The chef was a bit of a showman and his jokes wore a bit thin by the end of the session, but his pupils didn't seem to mind, and the food made up for the minor irritation.
Tip: Unless you have a cast-iron constitution, get some drugs from your doctor in case you get stomach trouble. Of my 12 mates on this trip, all had dodgy tums at some stage. We drank only boiled water and though the food was fantastic, it does take your body time to adjust.
Barbecued Chicken And Lime Leaf
This recipe is courtesy of Trinh Diem Vy from the Morning Glory Cooking School and Restaurant in Hoi An. Don't be put off by the list of ingredients. Most of them are probably in your pantry.

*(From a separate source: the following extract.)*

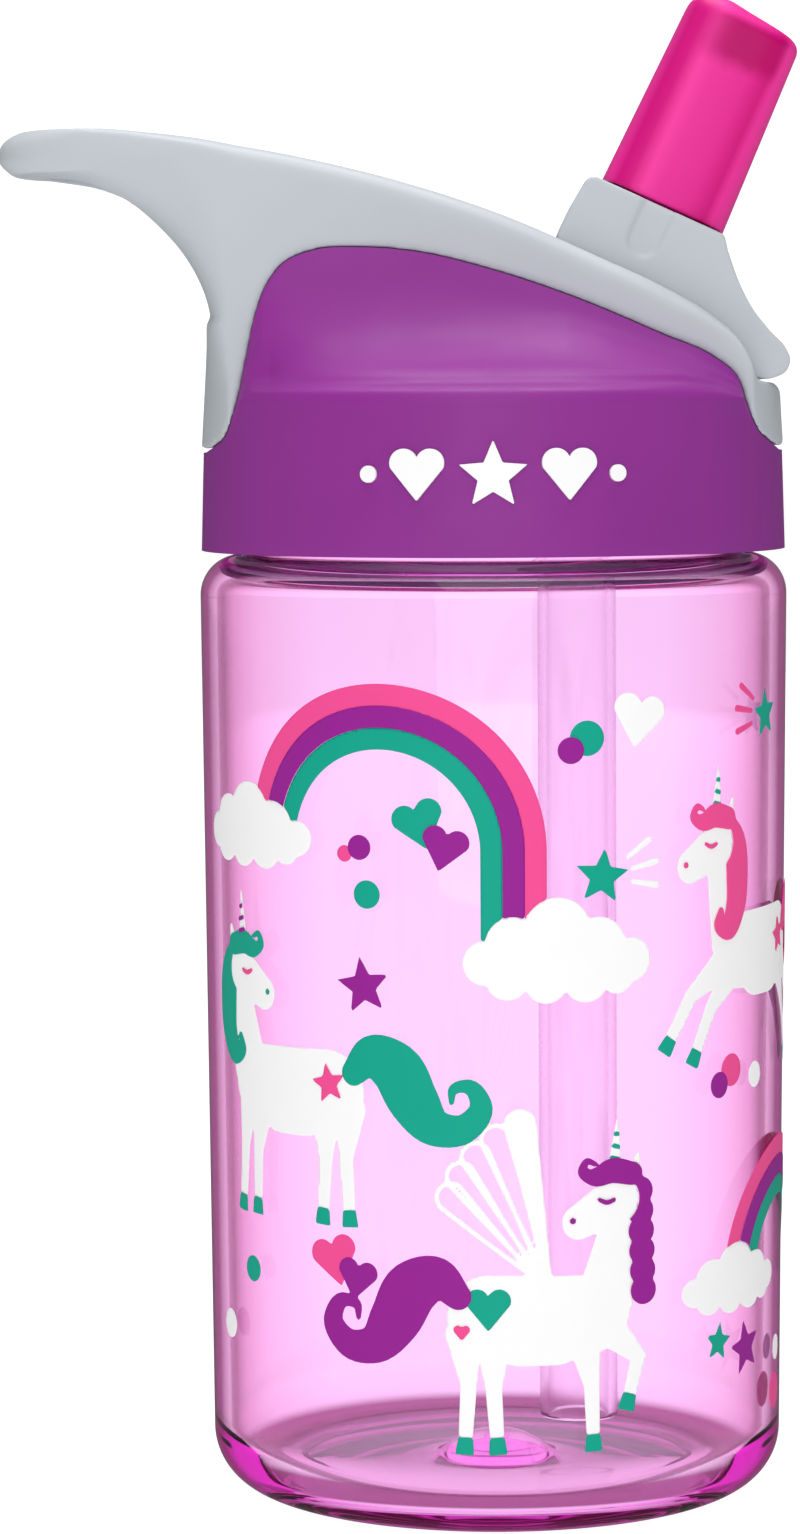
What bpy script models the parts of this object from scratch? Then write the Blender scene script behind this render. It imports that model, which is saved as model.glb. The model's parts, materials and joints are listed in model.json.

800g boneless chicken thighs (no skin)
1 Tbsp of ground turmeric
1/3 cup pounded lemongrass
1 tsp salt
1 Tbsp sugar
1 tsp black pepper
1 tsp five spice
4 lime leaves sliced thinly
2 Tbsp crushed garlic
2 Tbsp shallots
1 tsp dried chilli flakes
1 tsp of sesame oil
1 Tbsp fish sauce
8 wooden skewers (soaked in water 1 hour)
Cut thighs into pieces. Place in bowl with salt, sugar, black pepper and five spice. Mix well. Add turmeric, garlic, shallot, lemongrass, chilli, lime leaves, sesame oil and fish sauce. Mix well. Marinate 30 minutes. Thread on to skewers. Grill 5 minutes each side or until cooked.
Pho Nhanh (Quick Pho)
This recipe is courtesy of Mindi Clews, who runs the Vietnamese cooking classes at Wellington High School Community Education Centre.
Ingredients for broth
2 star anise
2 gloves garlic
2cm ginger (bruised to release the flavour)
600ml chicken stock
1 Tbsp fish sauce
finely sliced small onion
1/4 tsp white peppercorns
1/3 cup water
200g chicken thighs
Ingredients for assembly
150g cooked rice sticks
sliced spring onion
finely diced red chilli
1 Tbsp of finely chopped coriander
1 lime or lemon cut into wedges
Lightly toast star anise, garlic and bruised ginger in hot dry frying pan. Add remaining ingredients except chicken.
Bring to the boil. Add chicken and simmer until cooked. Remove chicken and shred finely before placing in bowl.
Cover with broth and add ingredients for assembly.